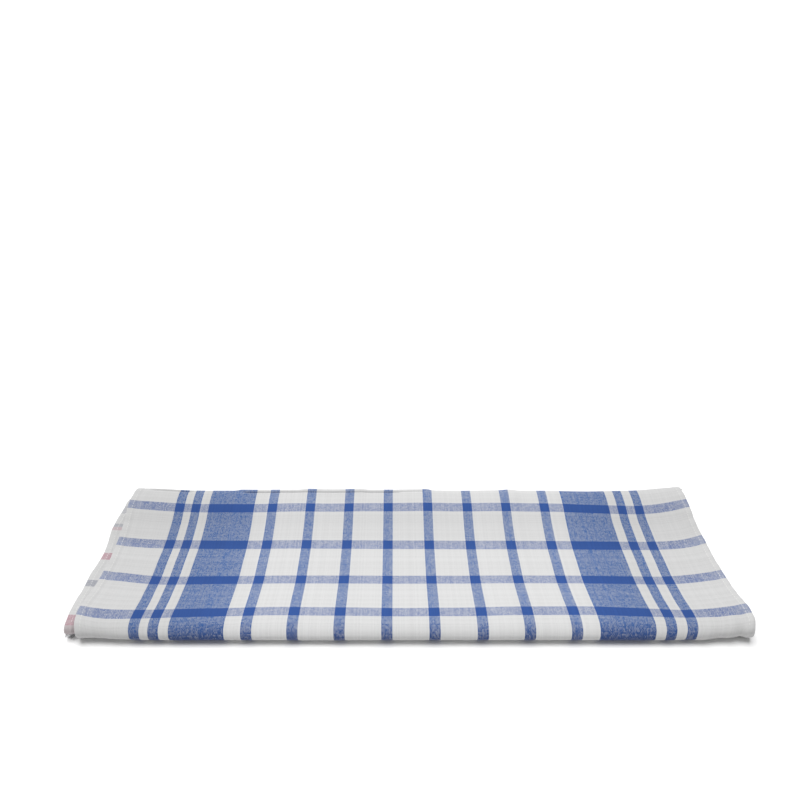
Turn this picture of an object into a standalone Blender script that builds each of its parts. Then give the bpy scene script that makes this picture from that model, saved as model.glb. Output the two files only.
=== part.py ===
"""Tea towel, folded in four and laid flat on a table.

One woven cotton panel is folded across its middle and then across again, which gives four layers:
the outer half lies underneath and on top, and the inner half lies between them. The section runs
from the outer half's hem at the back, along the table, round the front fold, back over the top,
round the back fold, forward under the top layer, round the inner fold and back to the inner hem.

X runs along the front fold, Y runs back from it and Z is up. The part stands on Z = 0 with its
box centred on X = Y = 0.
"""

from collections import namedtuple
from math import cos, pi, sin

import bmesh
import bpy
import numpy as np

MM = 0.001

# The cloth as it is cut and hemmed, and its thickness with the air that soft cotton holds.
TOWEL_WIDTH = 600 * MM
TOWEL_LENGTH = 700 * MM
CLOTH_THICKNESS = 1.1 * MM

# The back fold lies this far behind the towel's own middle line, because it was folded by hand.
BACK_FOLD_PAST_MIDDLE = 6 * MM

# The middle of each layer's thickness, from the crest of the front roll to that of the back fold.
# The lowest layer lies on the table all the way, so it has no column.
Station = namedtuple("Station", "depth inner_bottom inner_top outer_top")
STATIONS = (
    Station(13.0, 2.4, 12.3, 14.2),
    Station(22.0, 2.4, 12.3, 14.0),
    Station(45.0, 2.2, 7.7, 9.4),
    Station(65.0, 2.1, 3.7, 5.3),
    Station(87.0, 2.1, 3.65, 5.2),
    Station(109.0, 2.2, 3.8, 5.5),
    Station(130.0, 2.6, 8.0, 9.9),
    Station(152.0, 3.6, 12.9, 17.0),
    Station(173.0, 5.5, 12.9, 19.8),
)
LOWEST_MIDDLE = CLOTH_THICKNESS / 2

# How far each fold bulges past the stations at its end.
FRONT_FOLD_REACH = 12.4 * MM
INNER_FOLD_REACH = 10.5 * MM
BACK_FOLD_REACH = 4.2 * MM

# The side edges by their distance from the back fold, along the cloth: how far the outer half
# stops short of its full width at the left and right, and how far the inner half lies to the left.
SideLine = namedtuple("SideLine", "from_back_fold left_short right_short inner_to_left")
SIDE_LINES = (
    SideLine(0.0, 4.0, 6.5, 0.0),
    SideLine(10.0, -0.5, 4.2, 6.0),
    SideLine(25.0, -1.2, 3.3, 7.5),
    SideLine(45.0, -1.2, 3.6, 12.3),
    SideLine(70.0, 0.2, 1.0, 13.3),
    SideLine(112.0, 0.6, 0.3, 13.3),
    SideLine(135.0, 1.2, 1.3, 10.5),
    SideLine(155.0, 2.0, 1.6, 8.5),
    SideLine(185.0, 4.0, 4.0, 7.0),
    SideLine(230.0, 3.0, 3.0, 7.0),
    SideLine(360.0, 3.0, 3.0, 7.0),
)

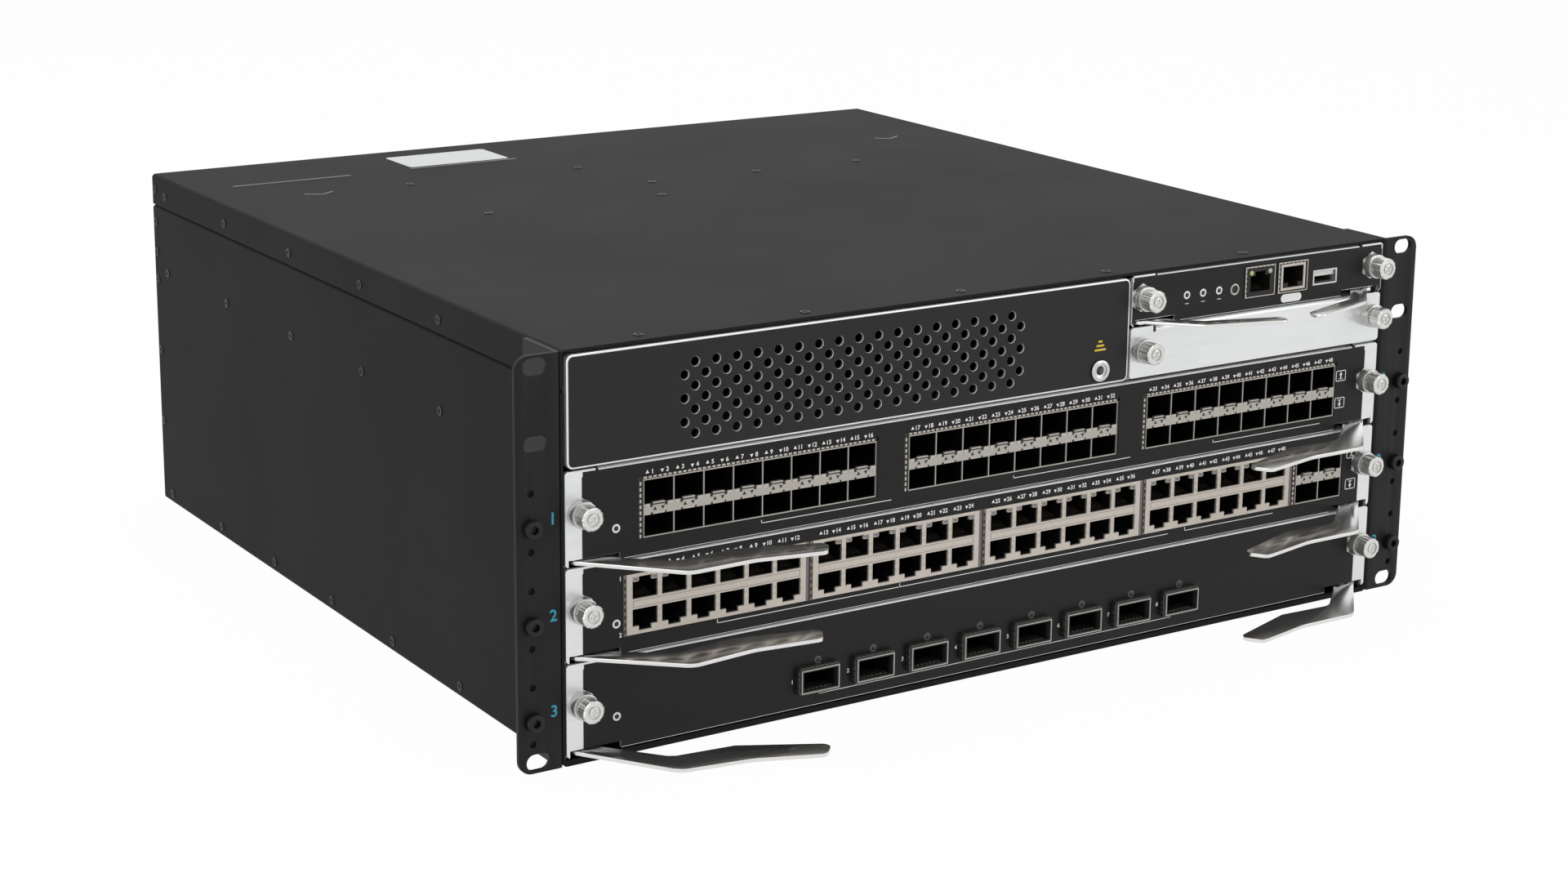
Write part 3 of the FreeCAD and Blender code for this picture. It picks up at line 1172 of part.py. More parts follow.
def all_nodes():
    """Every node, by name."""
    nodes = {
        "chassis_tub": chassis_tub(),
        "top_cover": top_cover(),
        "left_ear": ear(),
        "right_ear": mirrored(ear()),
        "ear_screws": ear_screws(),
        "bay_frame": bay_frame(),
        "card_guides": card_guides(),
        "backplane": backplane(),
        "rear_panel": rear_panel(),
        "inlet_panel": inlet_panel(),
        "earth_jack": earth_jack(),
    }
    for number in range(1, CARD_COUNT + 1):
        nodes.update(line_card(number))
    nodes.update(control_module())
    nodes.update(filler())
    nodes.update({"fan_tray": fan_tray(), "fan_frames": fan_frames(), "fan_tray_screw": fan_tray_screw()})
    for i, x in enumerate(fan_centres()):
        nodes["rotor_%d" % (i + 1)] = rotor(x)
    for i in range(SUPPLY_COUNT):
        nodes["power_supply_%d" % (i + 1)] = power_supply(i)
        nodes["supply_latch_%d" % (i + 1)] = supply_latch(i)
    return nodes


def main():
    """Write one STEP file for each node."""
    os.makedirs("parts", exist_ok=True)
    for name, shape in sorted(all_nodes().items()):
        shape.exportStep("parts/%s.step" % name)
        print("%-22s %2d solids %10.1f mm3" % (name, len(shape.Solids), shape.Volume))


main()
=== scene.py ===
import math

import bpy
from mathutils import Matrix, Vector


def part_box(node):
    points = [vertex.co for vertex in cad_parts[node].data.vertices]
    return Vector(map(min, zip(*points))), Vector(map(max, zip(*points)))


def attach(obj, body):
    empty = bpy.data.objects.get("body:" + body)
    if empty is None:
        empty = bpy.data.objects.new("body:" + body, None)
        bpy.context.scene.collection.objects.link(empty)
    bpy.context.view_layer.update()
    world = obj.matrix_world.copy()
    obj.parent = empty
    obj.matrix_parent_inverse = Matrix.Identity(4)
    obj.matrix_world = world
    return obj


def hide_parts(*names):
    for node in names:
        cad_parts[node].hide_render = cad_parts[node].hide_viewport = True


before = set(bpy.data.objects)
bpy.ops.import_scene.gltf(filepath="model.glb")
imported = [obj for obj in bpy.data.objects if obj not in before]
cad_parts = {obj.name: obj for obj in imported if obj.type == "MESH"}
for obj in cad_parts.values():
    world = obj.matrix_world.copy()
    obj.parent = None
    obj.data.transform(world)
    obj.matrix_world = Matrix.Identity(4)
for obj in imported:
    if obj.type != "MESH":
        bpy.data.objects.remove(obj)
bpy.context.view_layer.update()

# ---- Camera ---------------------------------------------------------------------------------
# A still camera on a stand, off the left front corner and a little above the lid. It looks
# slightly down, its lens shifted to keep the uprights upright, so the lid, the left wall and the
# whole front are in view.

AIM = Vector((-0.11644, -0.2225, 0.17039))
AIM_DISTANCE = 1.20623
CAMERA_TURN = -0.57028
CAMERA_TILT = 0.23414
CAMERA_ROLL = 0.00999
LENS = 67.12
LENS_SHIFT = -0.07

back = Vector((math.sin(CAMERA_TURN) * math.cos(CAMERA_TILT), -math.cos(CAMERA_TURN) * math.cos(CAMERA_TILT),
               math.sin(CAMERA_TILT)))
level = Vector((math.cos(CAMERA_TURN), math.sin(CAMERA_TURN), 0))
upright = back.cross(level)
right = level * math.cos(CAMERA_ROLL) + upright * math.sin(CAMERA_ROLL)
up = upright * math.cos(CAMERA_ROLL) - level * math.sin(CAMERA_ROLL)
camera = bpy.data.objects.new("camera", bpy.data.cameras.new("camera"))
camera.data.lens = LENS
camera.data.shift_y = LENS_SHIFT
facing = Matrix((right, up, back)).transposed().to_4x4()
camera.matrix_world = Matrix.Translation(AIM + back * AIM_DISTANCE) @ facing
bpy.context.scene.collection.objects.link(camera)
bpy.context.scene.camera = camera

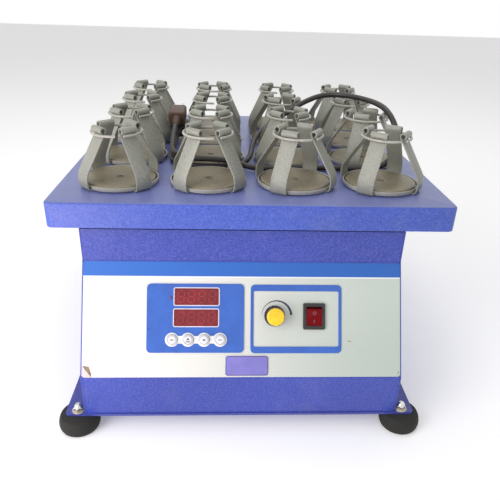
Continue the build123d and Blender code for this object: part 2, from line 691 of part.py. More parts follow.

= = = =

## Problem to solve
List all lines in the material containing the string "link".

## Answer for the task
        bpy.context.scene.collection.objects.link(empty)
bpy.context.scene.collection.objects.link(camera)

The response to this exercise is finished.